Yes, Grandma nodded. She wanted me to continue. I started in, reading the baptismal vows slowly and deliberately, letting her savor every word. I gave the responses in her place, since she was not able to speak. When I read the closing prayer—about new birth in Christ—she grew radiant and gave a deep and peaceful sigh. I could almost see her resting in the arms of Jesus.

Heavenly Realities. That was the last time I was able to communicate with my grandmother. After that morning, she fell into a confused state and never recognized anyone again. I continued my bedside vigil, praying rosary after rosary for her soul.

The end came four days later. I was holding Grandma's hand, listening to her breathing grow more and more shallow. It was the strangest experience—something like watching a baby being born. I couldn't take my eyes off her.
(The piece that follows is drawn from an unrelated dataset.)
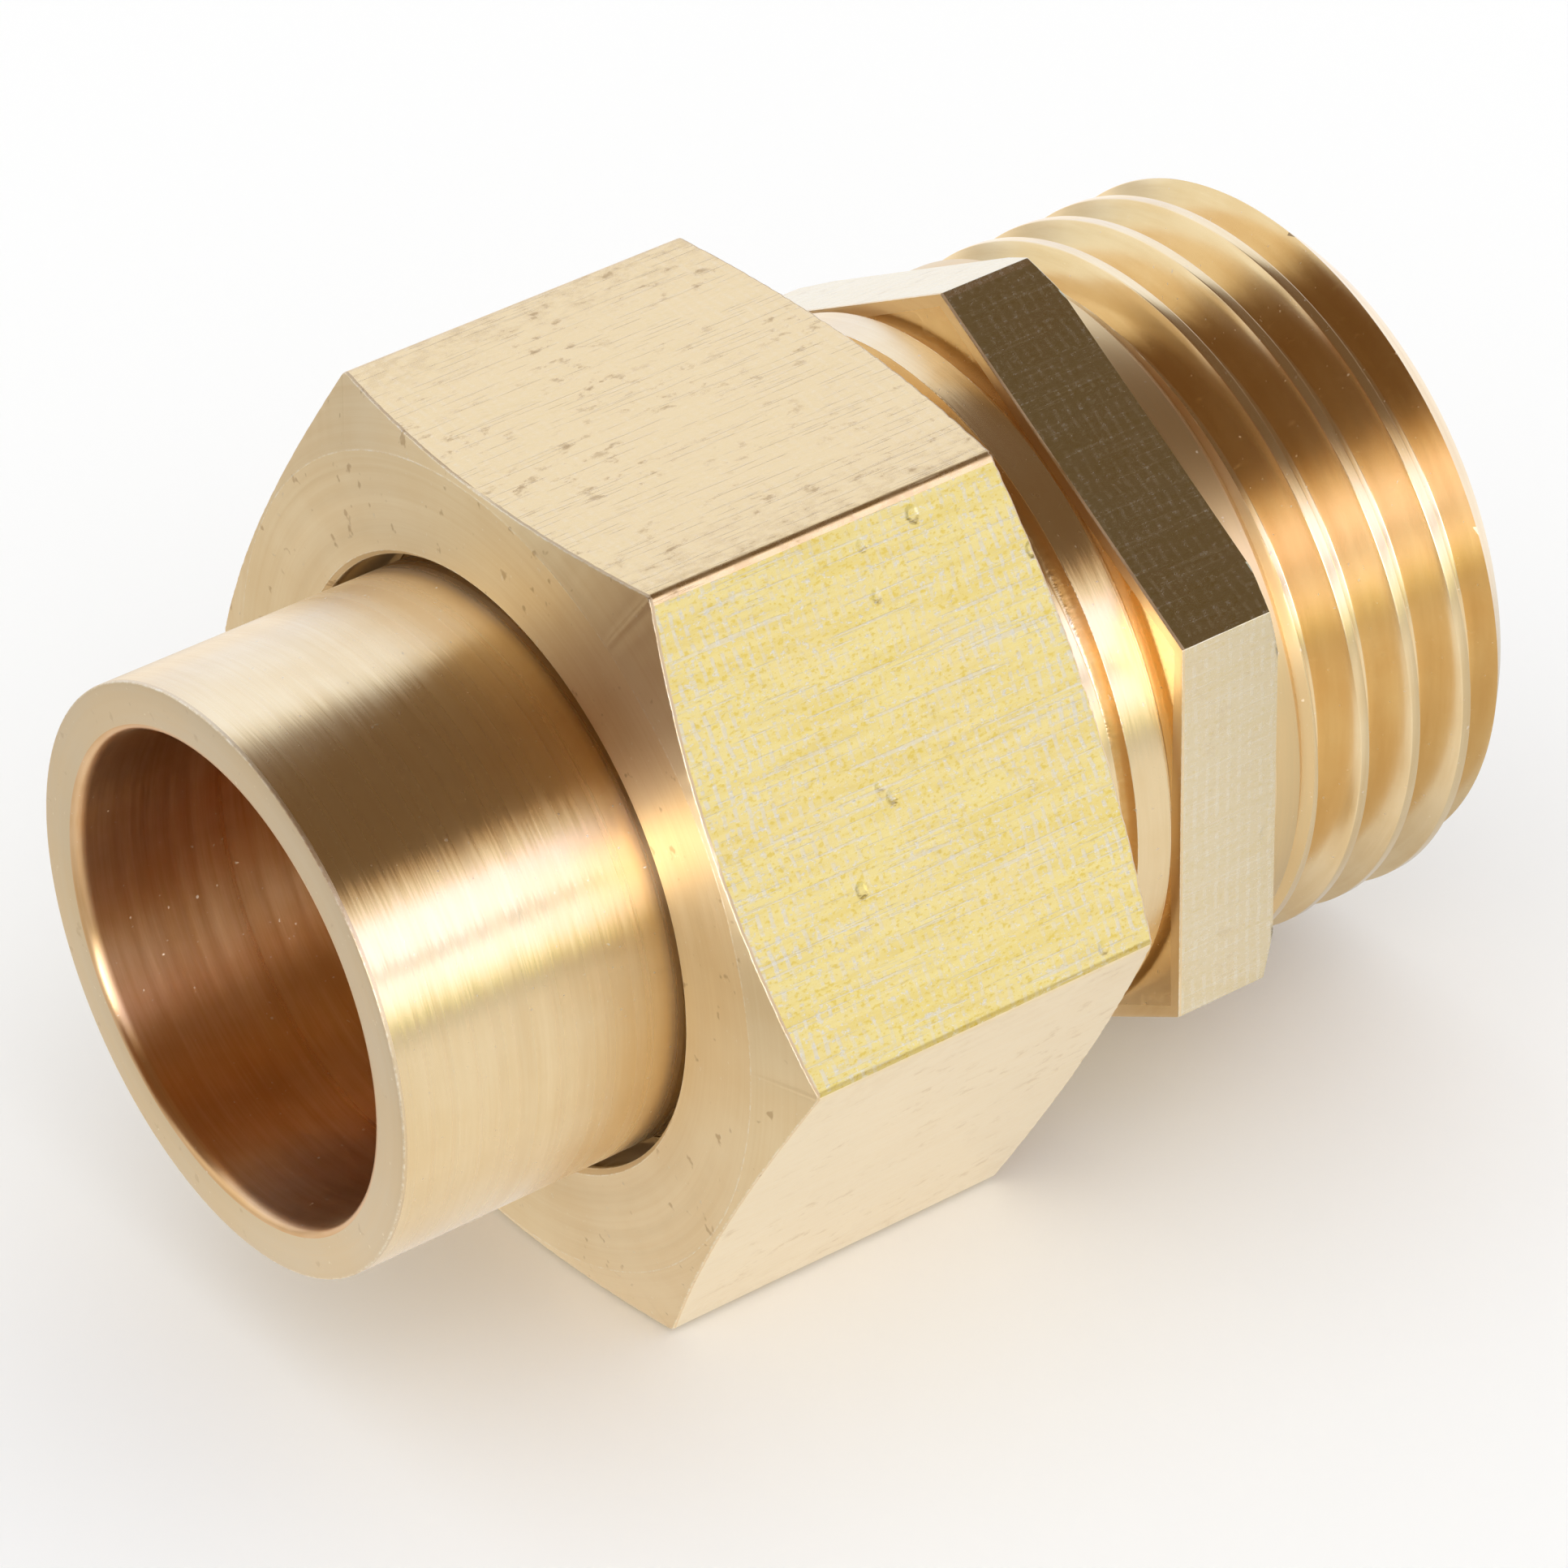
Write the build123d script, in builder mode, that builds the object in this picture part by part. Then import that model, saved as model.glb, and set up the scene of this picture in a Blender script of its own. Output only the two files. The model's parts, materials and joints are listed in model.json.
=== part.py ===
from build123d import *
from math import cos, radians, tan
import os

# Straight two-piece pipe union in brass: solder socket tailpiece to male pipe thread, drawn
# together by a hexagonal union nut.
# The pipe axis is X. The origin is on that axis in the collar's rear face, where the male pipe
# thread starts. +X points out of the pipe thread and +Z is square to the nut's upper flat.

# ---- G 1/2 parallel pipe thread, used for both threads of the body --------------------------
thread_pitch = 25.4 / 14
thread_crest_r = 20.955 / 2
thread_depth = 1.162
thread_root_r = thread_crest_r - thread_depth
flank_slope = tan(radians(27.5))
crest_flat = thread_pitch / 6
groove_overshoot = 0.2
helix_start_angle = 90
blank_excess = 2 * thread_pitch

# ---- both hexagons, and how far a cutting outline runs past the surface it cuts --------------
hexagon_sides = 6
half_side_angle = 30
cutter_excess = 1.0

# ---- threaded body --------------------------------------------------------------------------
waterway_r = 7.0
body_tip_x = -12.19
tip_chamfer = 1.0
relief_start_x = -5.25
relief_end_x = -4.75
relief_depth = 0.55
relief_floor = 0.2
land_end_x = -3.6
neck_r = 10.1
collar_flats = 21.0
collar_first_corner = 30
collar_front_x = -3.3
collar_overlap = 1.5
collar_corner_chamfer = 0.3
plain_land_length = 0.88
runout_width = 0.52
runout_depth = 0.25
thread_end_x = 9.0
end_chamfer = 1.1
pipe_crest_x = 3.0
pipe_crest_angle = 139.4
pipe_groove_start_x = 1.2
union_crest_x = -5.4
union_crest_angle = 155.0
bore_edge_break = 0.3

# ---- union nut ------------------------------------------------------------------------------
nut_flats = 24.0
nut_first_corner = 0
nut_front_x = -18.75
nut_rear_x = -6.4
nut_edge_fillet = 0.25
nut_face_r = 11.85
front_bevel = 0.7
rear_bevel = 0.55
nut_eye_r = 8.86
nut_wall = 2.45
eye_edge_break = 0.15
nut_minor_r = 9.45
nut_root_r = 10.6
nut_thread_play = 0.08
nut_thread_start_x = -13.2
nut_mouth_chamfer = 1.2

# ---- solder tailpiece -----------------------------------------------------------------------
tail_end_x = -27.4
tail_outer_r = 8.5
socket_r = 7.05
socket_depth = 10.6
socket_lead_in = 0.25
tail_waterway_r = 6.25
flange_r = 9.3
flange_thickness = 2.5
seat_gap = 0.03

# ---- sealing washer -------------------------------------------------------------------------
washer_outer_r = 9.2
washer_inner_r = 6.5
washer_thickness = 1.5

flange_front_x = nut_front_x + nut_wall + seat_gap
flange_face_x = flange_front_x + flange_thickness
washer_front_x = flange_face_x + seat_gap
washer_rear_x = washer_front_x + washer_thickness


def turned(points, mode=Mode.ADD):
    """Turn a closed outline of (x, r) points round the pipe axis."""
    with BuildSketch(Plane.XZ) as profile:
        with BuildLine():
            Polyline(*points, close=True)
        make_face()
    revolve(profile.sketch, axis=Axis.X, mode=mode)


def cut_thread(ridge_x, ridge_angle, start_x, end_x, outline):
    """Cut a right-hand helical groove whose middle runs from start_x to end_x.

    The ridge beside the groove passes ridge_x at ridge_angle, in degrees round the axis from +Y
    towards +Z. The outline holds (radius, half width) pairs across one side of the groove.
    """
    groove_x = ridge_x - thread_pitch / 2
    start_angle = ridge_angle + 360 * (start_x - groove_x) / thread_pitch
    spiral = Helix(
        pitch=thread_pitch,
        height=end_x - start_x,
        radius=thread_crest_r,
        center=(start_x, 0, 0),
        direction=(1, 0, 0),
        mode=Mode.PRIVATE,
    )
    path = spiral.rotate(Axis.X, start_angle - helix_start_angle)
    start = path @ 0
    outward = Vector(0, start.Y, start.Z).normalized()
    with BuildSketch(Plane(start, x_dir=outward, z_dir=path % 0)) as profile:
        with BuildLine():
            one_side = [(radius - thread_crest_r, half) for radius, half in outline]
            other_side = [(height, -half) for height, half in reversed(one_side)]
            Polyline(*one_side, *other_side, close=True)
        make_face()
    sweep(profile.sketch, path=path, is_frenet=True, mode=Mode.SUBTRACT)


def hexagon_bar(flats, front_x, rear_x, first_corner):
    """Add a hexagonal bar along the pipe axis, with one corner at the given angle."""
    with BuildSketch(Plane.YZ.offset(front_x)) as section:
        RegularPolygon(flats / 2, hexagon_sides, major_radius=False, rotation=first_corner)
    extrude(section.sketch, amount=rear_x - front_x)


def corner_radius(flats):
    """Radius out to the corners of a hexagon of the given size across its flats."""
    return flats / 2 / cos(radians(half_side_angle))


def external_groove():
    """Outline of the groove of an outside thread, from past the crest down to the root."""
    root_half = crest_flat / 2
    mouth_r = thread_crest_r + groove_overshoot
    mouth_half = root_half + (mouth_r - thread_root_r) * flank_slope
    return [(mouth_r, mouth_half), (thread_root_r, root_half)]


def plug_groove():
    """Outline of the groove of the plug that shapes the nut's thread, with play on each flank."""
    tip_half = thread_pitch / 2 - crest_flat / 2 - nut_thread_play
    mouth_r = nut_root_r + groove_overshoot
    mouth_half = tip_half + (mouth_r - thread_crest_r) * flank_slope
    root_half = tip_half + (nut_minor_r - thread_crest_r) * flank_slope
    return [(mouth_r, mouth_half), (nut_minor_r, root_half)]


# ---- union stud: the body's end inside the nut, with its relief groove, land and neck -------
with BuildPart() as union_stud:
    turned(
        [
            (body_tip_x - blank_excess, 0),
            (body_tip_x - blank_excess, thread_crest_r),
            (collar_front_x + collar_overlap, thread_crest_r),
            (collar_front_x + collar_overlap, 0),
        ]
    )
    cut_thread(
        union_crest_x,
        union_crest_angle,
        body_tip_x - thread_pitch,
        relief_start_x - crest_flat,
        external_groove(),
    )
    relief_middle_x = (relief_start_x + relief_end_x) / 2
    turned(
        [
            (body_tip_x, 0),
            (body_tip_x, thread_crest_r - tip_chamfer),
            (body_tip_x + tip_chamfer + cutter_excess, thread_crest_r + cutter_excess),
            (relief_start_x, thread_crest_r + cutter_excess),
            (relief_start_x, thread_crest_r),
            (relief_middle_x - relief_floor / 2, thread_crest_r - relief_depth),
            (relief_middle_x + relief_floor / 2, thread_crest_r - relief_depth),
            (relief_end_x, thread_crest_r),
            (relief_end_x, thread_crest_r + cutter_excess),
            (land_end_x, thread_crest_r + cutter_excess),
            (land_end_x, neck_r),
            (collar_front_x + collar_overlap / 2, neck_r),
            (collar_front_x + collar_overlap / 2, 0),
        ],
        mode=Mode.INTERSECT,
    )

# ---- pipe stud: plain land behind the collar, then the male pipe thread ---------------------
with BuildPart() as pipe_stud:
    turned(
        [
            (-collar_overlap, 0),
            (-collar_overlap, thread_crest_r),
            (thread_end_x + blank_excess, thread_crest_r),
            (thread_end_x + blank_excess, 0),
        ]
    )
    cut_thread(
        pipe_crest_x,
        pipe_crest_angle,
        pipe_groove_start_x,
        thread_end_x + thread_pitch,
        external_groove(),
    )
    turned(
        [
            (-collar_overlap / 2, 0),
            (-collar_overlap / 2, thread_crest_r + cutter_excess),
            (plain_land_length, thread_crest_r + cutter_excess),
            (plain_land_length, thread_crest_r),
            (plain_land_length + runout_width / 2, thread_crest_r - runout_depth),
            (plain_land_length + runout_width, thread_crest_r),
            (plain_land_length + runout_width, thread_crest_r + cutter_excess),
            (thread_end_x - end_chamfer - cutter_excess, thread_crest_r + cutter_excess),
            (thread_end_x, thread_crest_r - end_chamfer),
            (thread_end_x, 0),
        ],
        mode=Mode.INTERSECT,
    )

# ---- threaded body: hexagonal collar between its two threaded studs, bored through ----------
with BuildPart() as threaded_body:
    hexagon_bar(collar_flats, collar_front_x, 0, collar_first_corner)
    turned(
        [
            (collar_front_x, 0),
            (collar_front_x, corner_radius(collar_flats)),
            (-collar_corner_chamfer, corner_radius(collar_flats)),
            (0, corner_radius(collar_flats) - 2 * collar_corner_chamfer),
            (0, 0),
        ],
        mode=Mode.INTERSECT,
    )
    add(union_stud.part)
    add(pipe_stud.part)
    with Locations(Plane.YZ.offset(thread_end_x)):
        Hole(waterway_r, depth=thread_end_x - body_tip_x)
    circles = edges().filter_by(GeomType.CIRCLE)
    chamfer(circles.group_by(SortBy.RADIUS)[0], bore_edge_break)
threaded_body.part.label = "threaded_body"

# ---- thread plug: the space inside the nut, taken out of it below ---------------------------
with BuildPart() as thread_plug:
    turned(
        [
            (nut_front_x + nut_wall, 0),
            (nut_front_x + nut_wall, nut_root_r),
            (nut_rear_x + thread_pitch + blank_excess, nut_root_r),
            (nut_rear_x + thread_pitch + blank_excess, 0),
        ]
    )
    cut_thread(
        union_crest_x,
        union_crest_angle,
        nut_thread_start_x,
        nut_rear_x + blank_excess,
        plug_groove(),
    )

# ---- union nut: hexagon, eye for the tailpiece, inside shoulder and union thread ------------
with BuildPart() as union_nut:
    hexagon_bar(nut_flats, nut_front_x, nut_rear_x, nut_first_corner)
    fillet(edges().filter_by(Axis.X), nut_edge_fillet)
    turned(
        [
            (nut_front_x, 0),
            (nut_front_x, nut_face_r),
            (nut_front_x + front_bevel, corner_radius(nut_flats)),
            (nut_rear_x - rear_bevel, corner_radius(nut_flats)),
            (nut_rear_x, nut_face_r),
            (nut_rear_x, 0),
        ],
        mode=Mode.INTERSECT,
    )
    add(thread_plug.part, mode=Mode.SUBTRACT)
    turned(
        [
            (nut_front_x - cutter_excess, 0),
            (nut_front_x - cutter_excess, nut_eye_r + eye_edge_break + cutter_excess),
            (nut_front_x + eye_edge_break, nut_eye_r),
            (nut_front_x + nut_wall + cutter_excess, nut_eye_r),
            (nut_front_x + nut_wall + cutter_excess, 0),
        ],
        mode=Mode.SUBTRACT,
    )
    turned(
        [
            (nut_rear_x - nut_mouth_chamfer - cutter_excess, 0),
            (nut_rear_x - nut_mouth_chamfer - cutter_excess, nut_minor_r - cutter_excess),
            (nut_rear_x + cutter_excess, nut_minor_r + nut_mouth_chamfer + cutter_excess),
            (nut_rear_x + cutter_excess, 0),
        ],
        mode=Mode.SUBTRACT,
    )
union_nut.part.label = "union_nut"

# ---- solder tailpiece: tube with a stopped socket and a retained flange ---------------------
with BuildPart() as solder_tailpiece:
    turned(
        [
            (tail_end_x, socket_r + socket_lead_in),
            (tail_end_x, tail_outer_r),
            (flange_front_x, tail_outer_r),
            (flange_front_x, flange_r),
            (flange_face_x, flange_r),
            (flange_face_x, tail_waterway_r),
            (tail_end_x + socket_depth, tail_waterway_r),
            (tail_end_x + socket_depth, socket_r),
            (tail_end_x + socket_lead_in, socket_r),
        ]
    )
solder_tailpiece.part.label = "solder_tailpiece"

# ---- sealing washer: flat ring between the flange and the body's end ------------------------
with BuildPart() as sealing_washer:
    turned(
        [
            (washer_front_x, washer_inner_r),
            (washer_front_x, washer_outer_r),
            (washer_rear_x, washer_outer_r),
            (washer_rear_x, washer_inner_r),
        ]
    )
sealing_washer.part.label = "sealing_washer"

os.makedirs("parts", exist_ok=True)
export_step(threaded_body.part, "parts/threaded_body.step")
export_step(union_nut.part, "parts/union_nut.step")
export_step(solder_tailpiece.part, "parts/solder_tailpiece.step")
export_step(sealing_washer.part, "parts/sealing_washer.step")
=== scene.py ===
import json
import math

import bmesh
import bpy
import numpy as np
from mathutils import Matrix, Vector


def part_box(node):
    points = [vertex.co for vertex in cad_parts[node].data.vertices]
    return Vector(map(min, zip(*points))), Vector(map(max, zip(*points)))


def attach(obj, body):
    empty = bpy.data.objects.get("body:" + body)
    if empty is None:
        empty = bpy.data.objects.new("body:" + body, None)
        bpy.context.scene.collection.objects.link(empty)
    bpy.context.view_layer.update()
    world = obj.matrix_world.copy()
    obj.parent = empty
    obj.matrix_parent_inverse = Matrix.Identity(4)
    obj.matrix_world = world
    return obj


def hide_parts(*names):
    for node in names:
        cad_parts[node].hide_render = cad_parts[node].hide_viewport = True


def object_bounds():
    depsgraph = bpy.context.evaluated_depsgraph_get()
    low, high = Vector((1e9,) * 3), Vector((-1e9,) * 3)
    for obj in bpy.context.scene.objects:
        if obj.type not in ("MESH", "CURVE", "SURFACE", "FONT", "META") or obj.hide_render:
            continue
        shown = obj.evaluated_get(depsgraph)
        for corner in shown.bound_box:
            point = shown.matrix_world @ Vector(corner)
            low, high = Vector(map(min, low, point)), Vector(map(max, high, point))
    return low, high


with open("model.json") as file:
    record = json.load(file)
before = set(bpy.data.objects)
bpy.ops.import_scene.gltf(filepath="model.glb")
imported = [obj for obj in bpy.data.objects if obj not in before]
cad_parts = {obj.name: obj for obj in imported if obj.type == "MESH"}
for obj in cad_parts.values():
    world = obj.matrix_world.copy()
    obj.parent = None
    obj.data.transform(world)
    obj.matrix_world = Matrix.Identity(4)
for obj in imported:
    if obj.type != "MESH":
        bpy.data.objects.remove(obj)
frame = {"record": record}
cad_box = [list(corner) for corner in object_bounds()]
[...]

Only my uncle and aunt were with us, but the room seemed full to bursting with Grandma's heavenly family. I could feel the presence of Jesus, our Blessed Mother, and, of course, St. Isaac Jogues and the other North American martyrs I had been asking to intercede for her. Though I couldn't see it with my eyes, my spiritual sense told me that heaven and earth had come together in that room.

As Grandma breathed her last, I was overcome with joy and gratitude. God had answered my deepest prayer: Grandma, I was sure, was on her way to glory, and she had died as I held her hand.

And my sign? God provided that, too. I hadn't known it when I started my novena nine days earlier, but the feast of the North American Martyrs is October 19. That was the very day of Grandma's death. God had allowed me to play a part in his plan of love for Grandma by calling on those martyrs. Now I was certain they were leading her home.

Janet Hatfield and her family live in Augusta, Georgia.